My
Physical Condition
A few
weeks ago, as I was on my way to bed, I collapsed. I do not remember losing
consciousness or hitting the floor. I phoned for an ambulance and was taken to
Manchester Royal Infirmary. They admitted me and performed a myriad of tests:
Electro-cardiogram, Echo-cardiogram, Angiogram etc., etc. They concluded that
my aortic valve was defective and should be replaced. I felt no anxiety at all.
After more than two weeks in hospital, I was scheduled for surgery. However, on
the very day it was to happen, they discovered MRSA on my skin and determined
that this meant that open-heart surgery was too risky. I was discharged. I was
put on a regime of body washes and nasal cream to eliminate the bacteria. They
would not operate until I had provided three negative swabs from my nose and from
my groin. So far I have had two negative results and am waiting for the results
of the third next week. If it is negative, I will be admitted for surgery. I
still feel no anxiety. I certainly hope that the result is negative and that I
get the operation in short order. It’s not so much that I want them to save my
life but that I want my ‘quality of life’ to be improved.
I can
honestly say that fear of death does not feature in my thoughts. I would like
to have more energy. Undergoing the procedure is necessarily risky. There will
necessarily be a period of discomfort as I recuperate. I remain in excellent
spirits. I regard myself as being undeservedly lucky – particularly with
respect to my three sons, three daughters-in-law, three grandsons and two
granddaughters. I became a Catholic less than ten years ago. I am a ‘serious’

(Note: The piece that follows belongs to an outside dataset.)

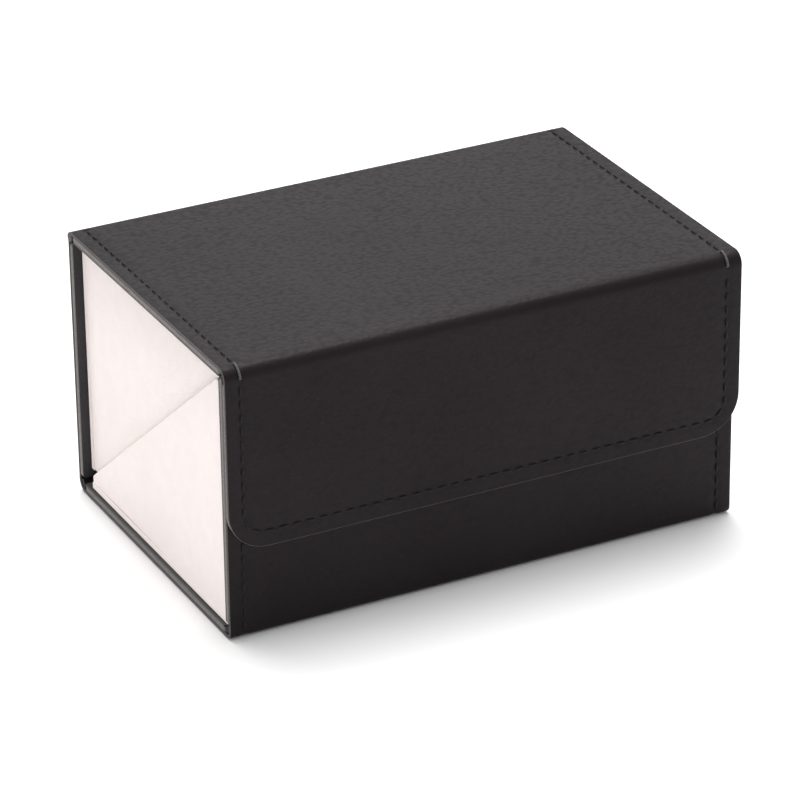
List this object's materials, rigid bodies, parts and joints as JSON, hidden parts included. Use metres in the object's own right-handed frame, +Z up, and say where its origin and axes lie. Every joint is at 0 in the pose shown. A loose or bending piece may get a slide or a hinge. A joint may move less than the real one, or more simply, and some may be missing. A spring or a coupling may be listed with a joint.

Catholic. In other words, my world view is informed by my faith. My lack of
anxiety is indubitably, at least in part, a consequence of my Catholicism. I
always knew that I was mortal, that life is a sexually transmitted and always fatal
disease – of course, it far more than that.
My
sometime hairdresser tragically lost a child and, consequently, her faith. She
suffered what most of us would agree to be the ultimate catastrophe. But she
was wrong. She had always known that children sometimes die. That her child died is/was, from a logical
point of view, irrelevant. I feel cruel to point this out. It does not diminish
my pity and grief one whit.
My life
has been, in comparison with billions, extraordinarily fortunate: never hungry,
never tormented with other than ordinary worries.
The
professionalism of those who cared for me in the MRI was exemplary. I am still
not persuaded about socialised medicine.
State education
is inferior to private education in almost every case. In some poor countries
poor people choose to pay for their children’s education rather than send them
to free government schools. In our country we have seen how miserably the state
ran car manufacturers. Why should medicine be different from anything else? Why
should medicine not benefit from competition and deregulation? We would not
contemplate state run supermarkets. Food is surely as important as health care.